In this case, the claim of the United States was scheduled by the Debtors in the approximate amount of $12,000. The United States did not file a proof of claim, and the Order of Confirmation provides that the Trustee will not make any distribution to the United States under the confirmed plan because no claim was filed and allowed. The payments required under the plan as confirmed are scheduled to be completed no earlier than July 1, 1999. Consequently, according to the United States' theory, the Debtors must wait more than three years to learn whether a $12,000 claim, which is not receiving distribution through the plan, will be discharged. The Debtors contend that early resolution of the issue will enable them to modify their plan to propose payment to the United States, and thereby prevent the accrual of additional interest and penalties.

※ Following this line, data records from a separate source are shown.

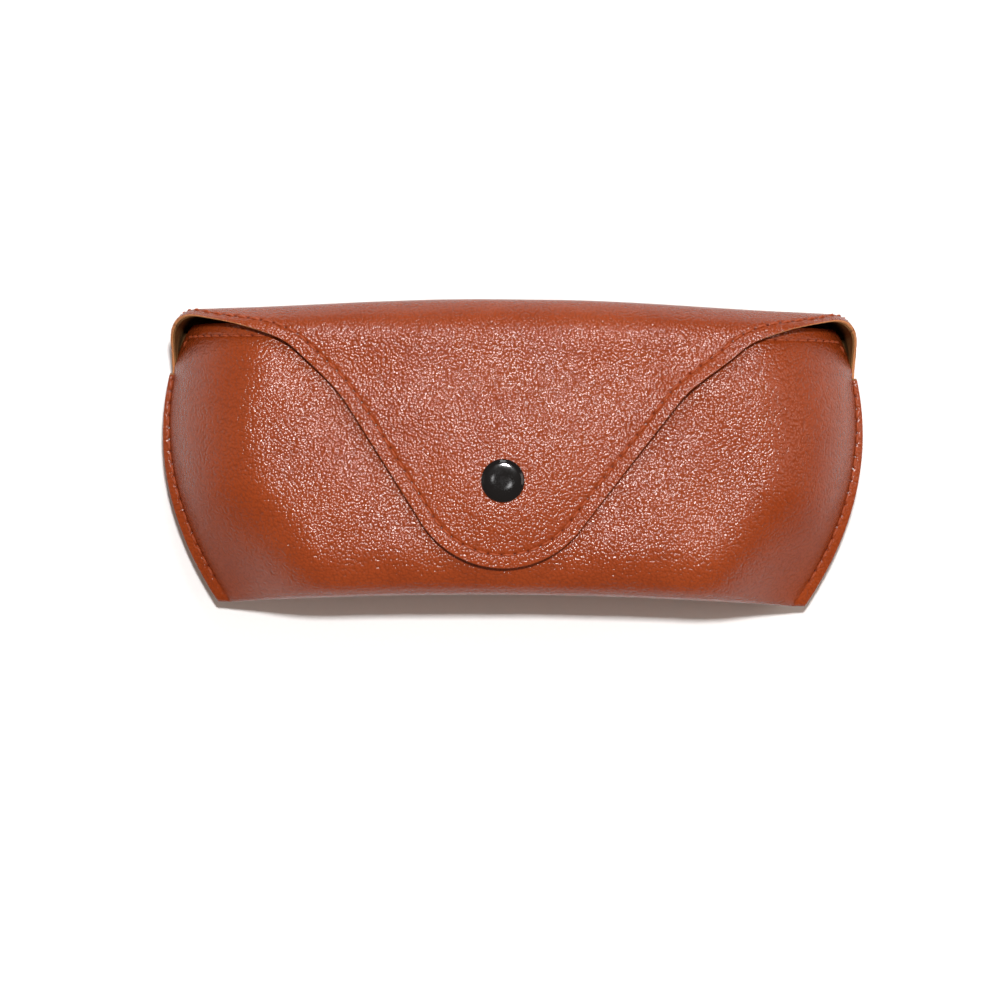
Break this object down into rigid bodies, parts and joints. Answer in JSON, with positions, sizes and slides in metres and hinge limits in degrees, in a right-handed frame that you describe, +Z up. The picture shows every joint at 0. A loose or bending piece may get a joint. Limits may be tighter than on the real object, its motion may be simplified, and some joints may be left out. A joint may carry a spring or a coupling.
{
  "type": "glasses case",
  "caption": "Soft pillow-shaped leather pouch for folded glasses, with a tongue flap that folds over the front and closes with a domed snap.",
  "frame": {"origin": "centre of the bounding box's base, on the surface that the case lies on, back down", "axes": "+X along the case's width, +Y towards the mouth and the top band, +Z up, out of the front"},
  "size_m": [0.165, 0.0712, 0.0438],
  "materials": {
    "leather": "fine pebbled grain, satin, orange-brown",
    "lining": "brushed suede-like nap, brown",
    "thread": "twisted polyester thread, red-brown",
    "snap_cap": "glossy black lacquer",
    "snap_metal": "plated sheet metal"
  },
  "bodies": {
    "pouch": {"body_leather": "leather", "body_lining": "lining", "mouth_stitching": "thread", "side_seam_stitching_left": "thread", "side_seam_stitching_right": "thread", "snap_stud": "snap_metal", "snap_stud_post": "snap_metal"},
    "band": {"band_leather": "leather", "band_lining": "lining", "band_edge_stitching_left": "thread", "band_edge_stitching_right": "thread"},
    "flap": {"flap_leather": "leather", "flap_lining": "lining", "flap_edge_stitching": "thread", "snap_cap": "snap_cap", "snap_socket": "snap_metal", "snap_ring_spring": "snap_metal"}
  },
  "joints": [
    {"name": "band_fold", "type": "hinge", "parent": "pouch", "child": "band", "pos_m": [0, 0.033, 0.0026], "axis": [-1, 0, 0], "range_deg": [0, 70]},
    {"name": "flap_fold", "type": "hinge", "parent": "band", "child": "flap", "pos_m": [0, 0.0327, 0.0373], "axis": [-1, 0, 0], "range_deg": [0, 100]}
  ],
  "couplings": [
    {"joint": "flap_fold", "follows": "band_fold", "ratio": 1.4285}
  ]
}
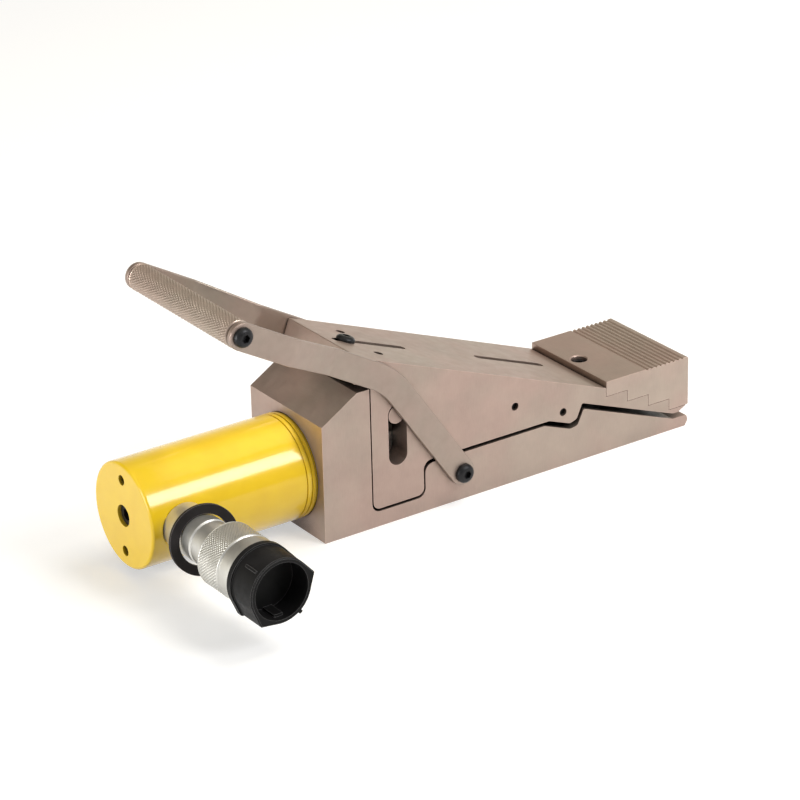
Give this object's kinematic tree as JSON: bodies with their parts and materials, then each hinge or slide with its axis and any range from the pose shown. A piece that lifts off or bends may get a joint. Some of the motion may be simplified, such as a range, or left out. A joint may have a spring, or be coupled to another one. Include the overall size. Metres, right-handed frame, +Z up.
{
  "type": "hydraulic wedge spreader",
  "caption": "Hand-carried hydraulic spreader: a cylinder drives a wedge that lifts a sloped, stepped upper jaw off a flat lower jaw, with a swinging carry handle.",
  "frame": {"origin": "centre of the body's flat underside", "axes": "+X forward to the jaws' tip, +Y to the tool's left, +Z up"},
  "size_m": [0.3375, 0.1704, 0.1434],
  "materials": {
    "coated_steel": "satin phosphate",
    "machined_steel": "ground",
    "yellow_paint": "gloss",
    "black_steel": "black oxide",
    "bronze": "satin",
    "rubber": "matte",
    "black_plastic": "matte"
  },
  "bodies": {
    "base": {"main_body": "coated_steel", "retaining_pin": "machined_steel", "jaw_springs": "machined_steel", "cylinder_barrel": "yellow_paint", "gland_nut": "machined_steel", "wiper_seal": "rubber", "plunger_spring": "machined_steel", "anchor_bolt": "black_steel", "rear_spring_plug": "machined_steel", "coupler_nipple": "machined_steel", "coupler_body": "machined_steel", "collar_snap_ring": "machined_steel", "valve_spring": "machined_steel", "coupler_seal": "rubber", "pivot_screws": "black_steel", "pivot_bushes": "machined_steel", "pivot_washers": "machined_steel"},
    "drive": {"plunger": "machined_steel", "piston_seal": "rubber", "piston_bearing": "bronze", "front_spring_plug": "machined_steel", "plunger_nose": "machined_steel", "drive_wedge": "machined_steel"},
    "jaw": {"upper_jaw": "coated_steel", "jaw_ramp": "machined_steel", "jaw_dowels": "black_steel", "step_block": "coated_steel", "step_block_screw": "black_steel", "slot_screw": "black_steel", "slot_nut": "black_steel", "spring_screws": "black_steel"},
    "handle": {"handle_arm_right": "coated_steel", "handle_arm_left": "coated_steel", "grip_bar": "coated_steel", "grip_screws": "black_steel"},
    "collar": {"coupler_collar": "machined_steel"},
    "valve": {"coupler_valve": "machined_steel"},
    "cap": {"dust_cap": "black_plastic"},
    "ring": {"tether_ring": "rubber"}
  },
  "joints": [
    {"name": "wedge_slide", "type": "slide", "parent": "base", "child": "drive", "axis": [1, 0, 0], "range_m": [0, 0.054], "stiffness_N_per_m": 1500, "springref_m": -0.03, "deforming": ["plunger_spring"]},
    {"name": "jaw_lift", "type": "slide", "parent": "base", "child": "jaw", "axis": [0, 0, 1], "range_m": [0, 0.0206], "stiffness_N_per_m": 1000, "springref_m": -0.01, "deforming": ["jaw_springs"]},
    {"name": "handle_swing", "type": "hinge", "parent": "base", "child": "handle", "pos_m": [-0.0342, 0, 0.017], "axis": [0, 1, 0], "range_deg": [-24, 140]},
    {"name": "collar_spin", "type": "hinge", "parent": "base", "child": "collar", "pos_m": [-0.199, -0.06, 0.0327], "axis": [0, -1, 0], "continuous": true},
    {"name": "valve_push", "type": "slide", "parent": "base", "child": "valve", "axis": [0, 1, 0], "range_m": [0, 0.003], "stiffness_N_per_m": 800, "springref_m": -0.003, "deforming": ["valve_spring"]},
    {"name": "cap_pull", "type": "slide", "parent": "base", "child": "cap", "axis": [0, -1, 0], "range_m": [0, 0.03]},
    {"name": "ring_turn", "type": "hinge", "parent": "base", "child": "ring", "pos_m": [-0.199, -0.0462, 0.0327], "axis": [0, -1, 0], "continuous": true}
  ],
  "couplings": [
    {"joint": "jaw_lift", "follows": "wedge_slide", "ratio": 0.37986}
  ]
}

Given these circumstances, the Court finds that the Complaint to Determine Dischargeability of Debt is permitted under Rule 4007(b) of the Federal Rules of Bankruptcy Procedure, and that the matters raised in the Complaint are ripe for adjudication.
Accordingly:
IT IS ORDERED that:
1. The Motion to Dismiss this adversary proceeding filed by the United States of America is denied without prejudice.
2. The United States of America shall have twenty (20) days from the date of this Order within which to file an answer or responsive pleading to the Complaint to Determine Dischargeability of Debt.